**Goal**
Only one portion of the data is to be written out: from the line bearing "half = disc_flutes / 2;" through the line bearing "from typing import Any". Write it exactly as it appears.

Records with modeling code:
====
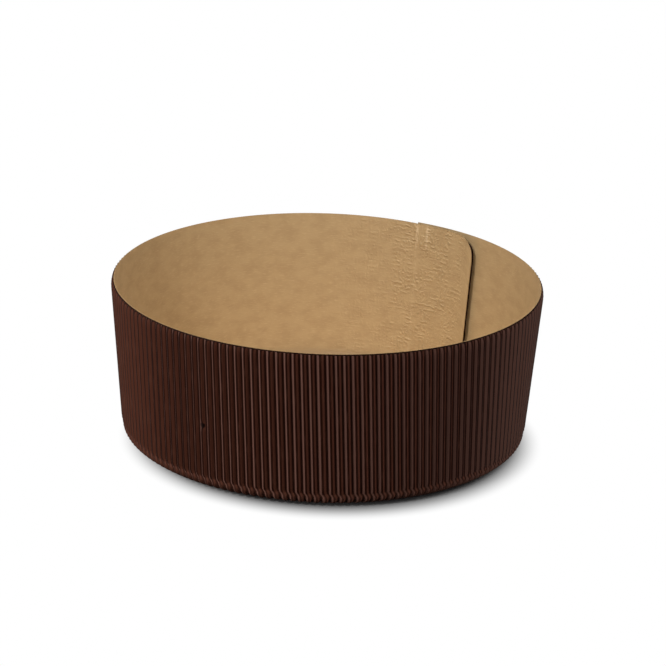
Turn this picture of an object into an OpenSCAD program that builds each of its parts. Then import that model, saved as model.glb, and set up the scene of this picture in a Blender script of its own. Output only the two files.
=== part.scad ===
// Round baking mould of single-faced fluted board: a wall strip lapped on itself, its foot turned in
// under a base disc. Millimetres, +Z up. The origin is on the mould's axis, at the surface it stands on.

/* [Mould] */
// Outside diameter at the rim, over the flutes
top_d = 180; // [130:1:190]
// Outside diameter at the foot, where the wall turns in
foot_d = 170; // [120:1:185]
// Height from the surface it stands on to the rim
height = 67; // [40:1:110]
// Outside radius of the turned-in foot, over the flutes
fold_r = 6; // [2.6:0.1:7]
// Width of the turned-in flange, from the outside of the foot
flange_w = 14; // [11:0.5:20]
// Distance of the fluted paper's cut edge below the inner paper's, at the rim
rim_drop = 0.5; // [0:0.1:2]

/* [Board] */
// Thickness of the smooth inner paper
liner_t = 0.3; // [0.2:0.05:0.5]
// Thickness of the fluted outer paper
fluting_t = 0.2; // [0.15:0.05:0.3]
// Height of a flute, with the paper's thickness
flute_h = 1.2; // [0.8:0.1:1.6]
// Distance from one flute to the next
flute_pitch = 3.4; // [3.2:0.1:5]
// Part of the pitch that a flute's flat crest takes
crest_share = 0.32; // [0.2:0.01:0.4]
// Part of the pitch that is glued to the inner paper
valley_share = 0.22; // [0.15:0.01:0.3]
// Thickness of the glue film between two papers
glue_t = 0.02; // [0.01:0.01:0.05]

/* [Lap] */
// Direction of the strip's outer end, in degrees from +X towards +Y
lap_dir = 64; // [0:1:359]
// Length of the inner end that lies behind the outer end
lap_w = 32.5; // [16:0.5:40]
// Turn over which the strip moves in before it passes inside its outer end, in degrees
lap_lead = 51; // [40:1:80]
// Clearance between the two layers where the inner end passes the outer end
lap_clear = 0.1; // [0.1:0.05:0.5]
// Length of the rounded top corner of the inner end, along the rim
corner_w = 10; // [4:1:16]
// Height of the rounded top corner of the inner end
corner_h = 10; // [3:1:20]

/* [Base] */
// Clearance around the base disc, where the lapped wall comes closest
disc_gap = 0.3; // [0.3:0.1:2]

/* [Hidden] */

$fn = 180;
kraft = "#AA8A62";
printed_brown = "#40261F";

top_r = top_d / 2;
foot_r = foot_d / 2;
flange_r = foot_r - flange_w;
board_t = liner_t + glue_t + flute_h;

// The turned-in foot is round about this point of the wall's section, [radius, height]
fold_at = [foot_r - fold_r, fold_r];

// Lean of the wall away from upright, so that it meets both the rim and the round foot
rim_from_fold = [top_r - fold_at.x, height - fold_at.y];
lean = acos(fold_r / norm(rim_from_fold)) - atan2(rim_from_fold.y, rim_from_fold.x);

// The strip closes on a tighter arc, whose centre lies towards close_dir, so that its inner end
// passes inside its outer end by one board and the clearance
lap_step = board_t + lap_clear;
close_shift = lap_step / (1 - cos(lap_lead));
close_dir = lap_dir + lap_lead;
close_r = top_r - close_shift;
close_turn = lap_lead + asin(close_shift * sin(lap_lead) / close_r);
tab_turn = lap_w / close_r * 180 / PI;
main_turn = 360 - lap_lead;

// The inner end has no turned-in foot: it stops above the round foot of the layer behind it
tab_foot = fold_r + lap_clear;

// Whole flutes in each stretch of the strip
tab_flutes = round(lap_w / flute_pitch);
close_flutes = round(close_turn * PI / 180 * close_r / flute_pitch);
main_flutes = round(main_turn * PI / 180 * top_r / flute_pitch);

// Base disc, on top of the flange
disc_r = fold_at.x - lap_step - disc_gap;
disc_z = board_t + glue_t;
disc_flutes = ceil(2 * disc_r / flute_pitch);

// Wave of the fluted paper

// Shift of a bend between the two faces of the paper, as a part of the pitch
flank_share = (1 - crest_share - valley_share) / 2;
flank_angle = atan2(flute_h - fluting_t, flank_share * flute_pitch);
bend_share = fluting_t * tan(flank_angle / 2) / flute_pitch;

// The four bends of one flute on one face, as parts of the pitch from valley to valley.
// bend is 0 on the outer face and bend_share on the face towards the inner paper.
function flute_bends(bend) = [
    valley_share / 2 + bend,
    0.5 - crest_share / 2 + bend,
    0.5 + crest_share / 2 - bend,
    1 - valley_share / 2 - bend
];

// Height of the outer face over the inner paper, at each of the four bends
valley_top = glue_t + fluting_t;
crest_top = glue_t + flute_h;
flute_tops = [valley_top, crest_top, crest_top, valley_top];

// Section of the wall

// Point of the wall's leaning face at a height, with the face at distance rho from the fold's centre
function wall_point(rho, z) = [fold_at.x + (rho + sin(lean) * (z - fold_at.y)) / cos(lean), z];

// Point of a face of the fold, seen from its centre at an angle below the horizontal
function fold_point(rho, angle) = fold_at + rho * [cos(angle), -sin(angle)];

// The fluted paper turns in over two creases, between which its faces touch the round fold
crease = (90 - lean) / 4;
function crease_point(rho, side) = fold_point(rho / cos(crease), lean + (side == 0 ? 1 : 3) * crease);

function flange_point(rho, r) = [r, fold_at.y - rho];

// Distance of the inner paper's two faces from the fold's centre
liner_out = fold_r - glue_t - flute_h;
liner_in = liner_out - liner_t;

// Wall strip

close_centre = close_shift * [cos(close_dir), sin(close_dir)];

// Place of a section point on the strip: shift is 0 on the main turn and close_shift on the closing arc
function on_strip(point, angle, shift) = [
    (shift == 0 ? 0 : close_centre.x) + (point.x - shift) * cos(angle),
    (shift == 0 ? 0 : close_centre.y) + (point.x - shift) * sin(angle),
    point.y
];

// Turns at which the stretches of the strip begin and end
tab_from = close_dir - close_turn - tab_turn;
tab_to = close_dir - close_turn;
main_to = close_dir + main_turn;

// Rim height at a turn, lowered by the rounded corner of the inner end
function rim_at(angle) = let (along = (angle - tab_from) * PI / 180 * close_r)
    along >= corner_w ? height : height - corner_h * (1 - sqrt(1 - pow(1 - max(along, 0) / corner_w, 2)));

// A column of a strip is [turn and distance of its outer face, the same of its inner face, shift],
// where a distance is from the fold's centre.
function fluting_column(out_turn, in_turn, top, shift) =
    [out_turn, liner_out + top, in_turn, liner_out + top - fluting_t, shift];
function liner_column(turn, shift) = [turn, liner_out, turn, liner_in, shift];

// Fluted paper: a column at each bend of each flute
function bend_columns(from, turn, flutes, shift) = [
    for (i = [0:flutes - 1], k = [0:3])
        fluting_column(
            from + turn * (i + flute_bends(0)[k]) / flutes,
            from + turn * (i + flute_bends(bend_share)[k]) / flutes,
            flute_tops[k],
            shift
        )
];

// Inner paper: a column under the middle of each crest, so that each valley lies on a flat
function crest_columns(from, turn, flutes, shift) = [
    for (i = [0:flutes - 1]) liner_column(from + turn * (i + 0.5) / flutes, shift)
];

// Section at a column of the inner end: rim and foot outside, then foot and rim inside
function tab_outline(column, drop) = [
    on_strip(wall_point(column[1], rim_at(column[0]) - drop), column[0], column[4]),
    on_strip(wall_point(column[1], tab_foot), column[0], column[4]),
    on_strip(wall_point(column[3], tab_foot), column[2], column[4]),
    on_strip(wall_point(column[3], rim_at(column[2]) - drop), column[2], column[4])
];

// Section at a column with a turned-in foot: rim, two creases and flange edge outside, then back inside
function turned_outline(column, drop) = [
    on_strip(wall_point(column[1], height - drop), column[0], column[4]),
    on_strip(crease_point(column[1], 0), column[0], column[4]),
    on_strip(crease_point(column[1], 1), column[0], column[4]),
    on_strip(flange_point(column[1], flange_r), column[0], column[4]),
    on_strip(flange_point(column[3], flange_r), column[2], column[4]),
    on_strip(crease_point(column[3], 1), column[2], column[4]),
    on_strip(crease_point(column[3], 0), column[2], column[4]),
    on_strip(wall_point(column[3], height - drop), column[2], column[4])
];

// One sheet of paper along the strip, closed at its rim, its flange and its two ends, with its rim lowered
// by drop. The last column of the inner end stands at the first turned column and shares its two rim points.
module strip(tab, turned, drop) {
    last_tab = len(tab) - 1;
    last = len(turned) - 1;
    function tab_id(j, k) = 4 * j + k;
    function turned_id(j, k) =
        j == 0 && k == 0 ? tab_id(last_tab, 0) :
        j == 0 && k == 7 ? tab_id(last_tab, 3) :
        4 * (last_tab + 1) + (j == 0 ? k - 1 : 8 * j - 2 + k);
    points = [
        for (column = tab) each tab_outline(column, drop),
        for (k = [1:6]) turned_outline(turned[0], drop)[k],
        for (j = [1:last]) each turned_outline(turned[j], drop)
    ];
    faces = [
        // free edge of the inner end, and the inner end up to the turned-in foot
        [for (k = [3:-1:0]) tab_id(0, k)],
        for (j = [0:last_tab - 1], k = [0:3])
            [tab_id(j, k), tab_id(j, (k + 1) % 4), tab_id(j + 1, (k + 1) % 4), tab_id(j + 1, k)],
        // edge of the turned-in foot, below the inner end
        [tab_id(last_tab, 1), tab_id(last_tab, 2), for (k = [6:-1:1]) turned_id(0, k)],
        // first stretch beside that edge, whose two wall faces also meet the inner end's foot
        [turned_id(0, 0), tab_id(last_tab, 1), turned_id(0, 1), turned_id(1, 1), turned_id(1, 0)],
        [turned_id(0, 6), tab_id(last_tab, 2), turned_id(0, 7), turned_id(1, 7), turned_id(1, 6)],
        for (k = [1, 2, 3, 4, 5, 7])
            [turned_id(0, k), turned_id(0, (k + 1) % 8), turned_id(1, (k + 1) % 8), turned_id(1, k)],
        // the rest of the strip, and its outer end
        for (j = [1:last - 1], k = [0:7])
            [turned_id(j, k), turned_id(j, (k + 1) % 8), turned_id(j + 1, (k + 1) % 8), turned_id(j + 1, k)],
        [for (k = [0:7]) turned_id(last, k)]
    ];
    polyhedron(points = points, faces = faces);
}

// The inner end of the inner paper has as many columns as the flutes have bends, to round its corner
module wall_liner() {
    tab = [
        liner_column(tab_from, close_shift),
        for (column = bend_columns(tab_from, tab_turn, tab_flutes, close_shift))
            liner_column(column[0], close_shift),
        liner_column(tab_to, close_shift)
    ];
    turned = [
        liner_column(tab_to, close_shift),
        each crest_columns(tab_to, close_turn, close_flutes, close_shift),
        each crest_columns(close_dir, main_turn, main_flutes, 0),
        liner_column(main_to, 0)
    ];
    color(kraft) strip(tab, turned, 0);
}

module wall_fluting() {
    tab = [
        fluting_column(tab_from, tab_from, valley_top, close_shift),
        each bend_columns(tab_from, tab_turn, tab_flutes, close_shift),
        fluting_column(tab_to, tab_to, valley_top, close_shift)
    ];
    turned = [
        fluting_column(tab_to, tab_to, valley_top, close_shift),
        each bend_columns(tab_to, close_turn, close_flutes, close_shift),
        each bend_columns(close_dir, main_turn, main_flutes, 0),
        fluting_column(main_to, main_to, valley_top, 0)
    ];
    color(printed_brown) strip(tab, turned, rim_drop);
}

module base_liner() {
    color(kraft)
    translate([0, 0, disc_z + crest_top])
    cylinder(h = liner_t, r = disc_r);
}

// Fluted paper under the disc, with straight flutes along Y and their crests down
module base_fluting() {
    half = disc_flutes / 2;
    outer = [
        for (i = [0:disc_flutes - 1], k = [0:3])
            [(i - half + flute_bends(0)[k]) * flute_pitch, crest_top - flute_tops[k]]
    ];
    inner = [
        for (i = [disc_flutes - 1:-1:0], k = [3:-1:0])
            [(i - half + flute_bends(bend_share)[k]) * flute_pitch, crest_top - flute_tops[k] + fluting_t]
    ];
    color(printed_brown)
    translate([0, 0, disc_z])
    intersection() {
        cylinder(h = flute_h, r = disc_r);
        translate([0, disc_r + 1, 0])
        rotate([90, 0, 0])
        linear_extrude(2 * (disc_r + 1))
        polygon(concat(outer, inner));
    }
}

wall_liner();
wall_fluting();
base_liner();
base_fluting();
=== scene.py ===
"""Looks of a round, low baking mould of single-faced fluted board.

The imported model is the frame. Each paper of the mould starts as a flat sheet of its real length and width, is
rolled to its place as the real one is, takes its thickness, and then stands for its CAD node.
"""

import logging
from dataclasses import dataclass, field
from enum import Enum
from math import acos, asin, atan2, ceil, cos, hypot, pi, radians, sin
from typing import Any

import bpy
import numpy as np
from bpy.types import Material, Node, NodeSocket, NodeTree, Object
from mathutils import Matrix, Vector


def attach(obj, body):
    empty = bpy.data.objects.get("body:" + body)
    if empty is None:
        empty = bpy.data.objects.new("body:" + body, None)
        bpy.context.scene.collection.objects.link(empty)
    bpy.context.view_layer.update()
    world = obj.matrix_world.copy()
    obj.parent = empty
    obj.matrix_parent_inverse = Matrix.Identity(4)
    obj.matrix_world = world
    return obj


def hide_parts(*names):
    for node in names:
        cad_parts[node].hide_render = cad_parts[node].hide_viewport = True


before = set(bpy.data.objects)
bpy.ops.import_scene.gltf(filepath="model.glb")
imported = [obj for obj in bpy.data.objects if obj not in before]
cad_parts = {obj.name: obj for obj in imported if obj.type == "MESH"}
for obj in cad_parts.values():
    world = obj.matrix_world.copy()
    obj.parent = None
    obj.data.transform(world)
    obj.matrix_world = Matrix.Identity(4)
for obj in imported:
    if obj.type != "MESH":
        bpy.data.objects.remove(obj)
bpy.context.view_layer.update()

MM = 0.001
SHARP_EDGE = radians(50)
CUT_TOLERANCE = 0.001 * MM
SOFT = {"interpolation_type": "SMOOTHSTEP"}
LOG = logging.getLogger("baking_mould")


# Helpers


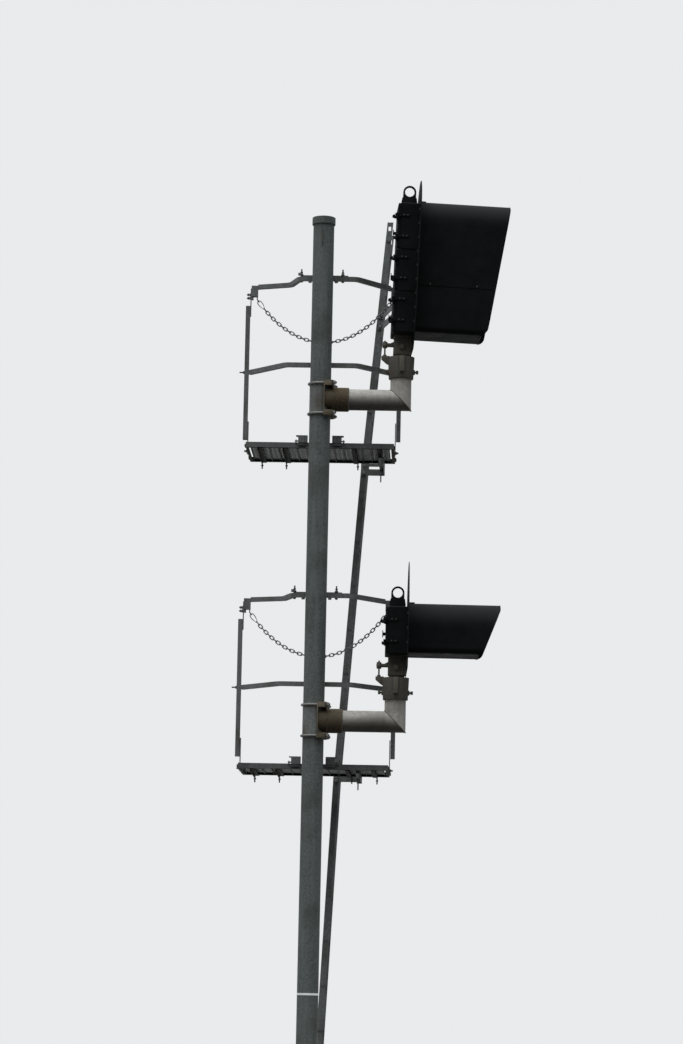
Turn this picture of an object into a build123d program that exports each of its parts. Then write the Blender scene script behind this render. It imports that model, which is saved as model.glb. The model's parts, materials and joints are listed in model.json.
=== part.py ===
from build123d import *
import os
from math import asinh, atan, cos, cosh, degrees, radians, sin, sinh, tan

# Railway signal mast with two colour-light heads, two work platforms and a leaning ladder.
# Millimetres. X is the way the heads face, Y runs from the mast to the ladder, Z is up.
# The origin is the centre of the base flange's underside, at ground level.

# Fits
seat_gap = 0.3            # between curved pieces that sit in or on each other
turn_gap = 0.4            # between pieces that turn on each other
overlap = 2.0             # fused pieces reach this far into each other, and cuts past a face

# Mast
mast_od = 141.3
mast_wall = 6.6
mast_height = 7127.0      # ground to the top of the cap
cap_od = 157.0
cap_rim = 49.0
cap_thickness = 8.0
cap_chamfer = 3.0
band_z = 1915.0
band_height = 14.0
band_thickness = 1.6
buckle_half = 16.0
buckle_height = 16.0
buckle_seat = 0.6
buckle_reach = 9.0
staple_x = -6.0
staple_below_top = 102.0
staple_height = 86.0
staple_rod_d = 9.0
staple_reach = 16.0

# Base casting, hidden below the picture
flange_width = 360.0
flange_thickness = 28.0
flange_corner = 40.0
anchor_spacing = 280.0
anchor_hole_d = 28.0
hub_height = 300.0
hub_od_low = 236.0
hub_od_top = 182.0
hub_floor = 20.0
base_rib_thickness = 16.0
base_rib_height = 200.0
base_rib_inset = 8.0      # from the flange's edge
base_rib_sink = 6.0
base_rib_toe = 10.0
base_rib_shoulder = 12.0

# Levels
upper_deck_drop = 1530.0  # from the mast's top to the upper platform's
level_spacing = 2165.0
arm_above_deck = 280.0
mid_rail_above_deck = 532.0
top_rail_above_deck = 1130.0

# Arm, an elbow of the mast's own pipe on a clamped saddle
arm_od = 141.3
arm_wall = 6.6
arm_reach = 540.0         # mast axis to stub axis
saddle_front = 24.0
saddle_back = 88.0
saddle_half_width = 92.0
saddle_half_height = 119.0
saddle_corner = 14.0
socket_od = 162.0
socket_end = 190.0
socket_floor = 96.0
neck_rim = 9.0
neck_length = 12.0
neck_taper = 30.0
u_bolt_d = 16.0
u_bolt_sides = 10
u_bolt_offset = 102.5     # above and below the arm's axis
u_bolt_end = 112.0
nut_flats = 24.0
nut_height = 13.0

# Head mount: a sleeve on the stub, a tongue on the sleeve and a tilting yoke
sleeve_low = 146.0        # above the arm's axis, as are the heights below
sleeve_top = 292.0
sleeve_od_low = 166.0
sleeve_od_top = 178.0
sleeve_lid = 16.0
sleeve_rib_width = 32.0
sleeve_rib_rise = 5.0
sleeve_rib_start = 12.0   # above the set screws
sleeve_boss_rise = 4.0
sleeve_boss_r = 17.0
set_screw_z = 194.0
set_screw_d = 14.0
set_screw_end = 116.0
set_screw_head = 22.0
set_screw_head_length = 17.0
pivot_z = 360.0
pivot_bolt_d = 20.0
pivot_head_flats = 32.0
pivot_head_length = 14.0
pivot_end = 10.0
tongue_half_length = 40.0
tongue_half_width = 34.0
tongue_nose_radius = 38.0
tongue_shoulder = 20.0
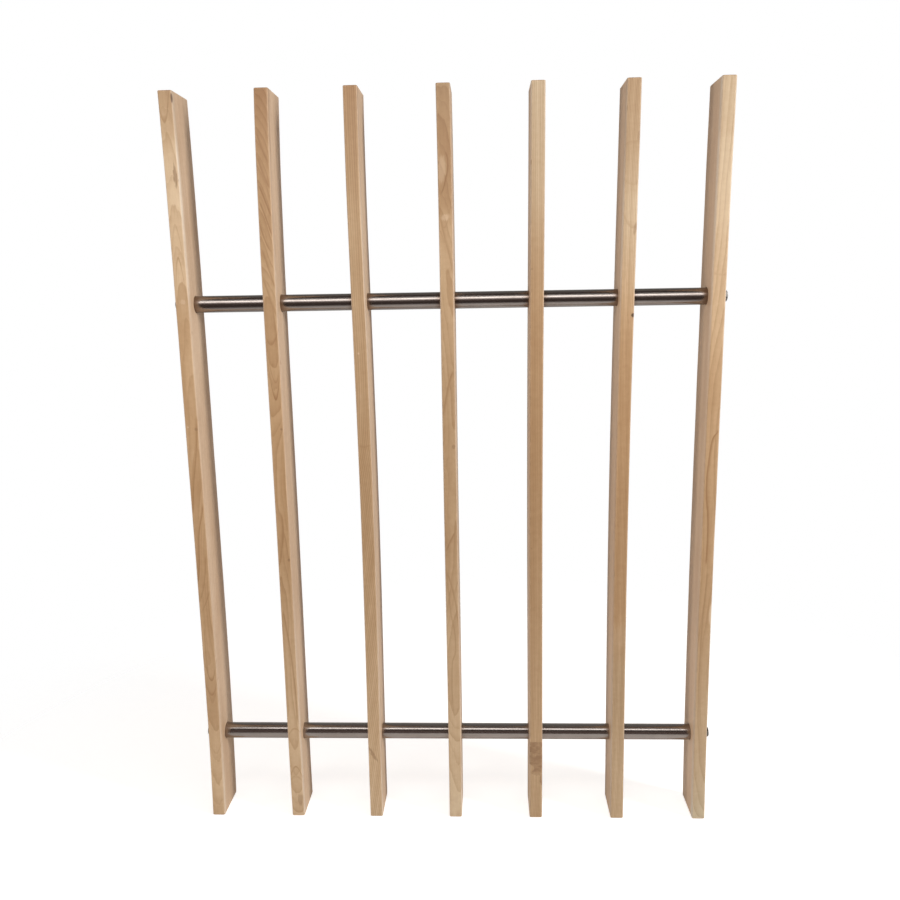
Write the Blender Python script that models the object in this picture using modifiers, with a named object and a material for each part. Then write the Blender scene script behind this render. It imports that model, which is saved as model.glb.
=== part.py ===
"""Slatted hanging rack: seven timber slats clamped side by side on two threaded steel rods.

X runs across the slats, Y from their front edges to their back edges, and Z up along them.
The origin is on the floor under the middle of the rack, which stands on the slats' lower ends.
"""
from math import radians

import bmesh
import bpy

# Driving dimensions, in metres.
SLAT_COUNT = 7
SLAT_PITCH = 0.115
SLAT_WIDTH = 0.018
SLAT_DEPTH = 0.060
SLAT_LENGTH = 1.000
ARRIS_RADIUS = 0.0018

BAR_HEIGHTS = {"lower": 0.119, "upper": 0.736}
TUBE_DIAMETER = 0.022
TUBE_WALL = 0.0015
SOCKET_DEPTH = 0.0025

ROD_DIAMETER = 0.008
ROD_PROUD_OF_NUT = 0.0004
ROD_CHAMFER = 0.0008

WASHER_DIAMETER = 0.016
WASHER_THICKNESS = 0.0016

NUT_ACROSS_FLATS = 0.013
NUT_HEIGHT = 0.0065
NUT_CORNER_CHAMFER = 0.0006
NUT_TURN_DEGREES = {
    ("lower", "left"): 8,
    ("lower", "right"): 24,
    ("upper", "left"): 37,
    ("upper", "right"): 13,
}

# Clearance that every fitted or touching pair of pieces keeps.
GAP = 0.0003
SPIN_MERGE_DISTANCE = 0.00001

# Flat facets round each turned shape.
BORE_FACETS = 24
TUBE_FACETS = 36
ROD_FACETS = 20
NUT_FACETS = 24
WASHER_FACETS = 28

# How far the outer slats' outside faces, the nuts and the rods stand from the middle.
OUTER_FACE_X = (SLAT_COUNT - 1) / 2 * SLAT_PITCH + SLAT_WIDTH / 2
WASHER_SEAT_X = OUTER_FACE_X + GAP
NUT_SEAT_X = WASHER_SEAT_X + WASHER_THICKNESS + GAP
ROD_END_X = NUT_SEAT_X + NUT_HEIGHT + ROD_PROUD_OF_NUT

# Colour (linear RGB), roughness and metallic value of each finish.
SLAT_TONES = (
    (0.62, 0.42, 0.24),
    (0.56, 0.36, 0.20),
    (0.58, 0.40, 0.23),
    (0.61, 0.42, 0.25),
    (0.52, 0.34, 0.19),
    (0.60, 0.43, 0.25),
    (0.64, 0.45, 0.26),
)
WOOD_ROUGHNESS = 0.55
TUBE_FINISH = ((0.40, 0.36, 0.33), 0.22, 1.0)
ROD_FINISH = ((0.46, 0.44, 0.42), 0.38, 1.0)
FASTENER_FINISH = ((0.34, 0.31, 0.28), 0.32, 1.0)


def clear_scene():
    """Remove every object that the open file holds."""
    for thing in list(bpy.data.objects):
        bpy.data.objects.remove(thing, do_unlink=True)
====
**Full response**
    half = disc_flutes / 2;
    outer = [
        for (i = [0:disc_flutes - 1], k = [0:3])
            [(i - half + flute_bends(0)[k]) * flute_pitch, crest_top - flute_tops[k]]
    ];
    inner = [
        for (i = [disc_flutes - 1:-1:0], k = [3:-1:0])
            [(i - half + flute_bends(bend_share)[k]) * flute_pitch, crest_top - flute_tops[k] + fluting_t]
    ];
    color(printed_brown)
    translate([0, 0, disc_z])
    intersection() {
        cylinder(h = flute_h, r = disc_r);
        translate([0, disc_r + 1, 0])
        rotate([90, 0, 0])
        linear_extrude(2 * (disc_r + 1))
        polygon(concat(outer, inner));
    }
}

wall_liner();
wall_fluting();
base_liner();
base_fluting();
=== scene.py ===
"""Looks of a round, low baking mould of single-faced fluted board.

The imported model is the frame. Each paper of the mould starts as a flat sheet of its real length and width, is
rolled to its place as the real one is, takes its thickness, and then stands for its CAD node.
"""

import logging
from dataclasses import dataclass, field
from enum import Enum
from math import acos, asin, atan2, ceil, cos, hypot, pi, radians, sin
from typing import Any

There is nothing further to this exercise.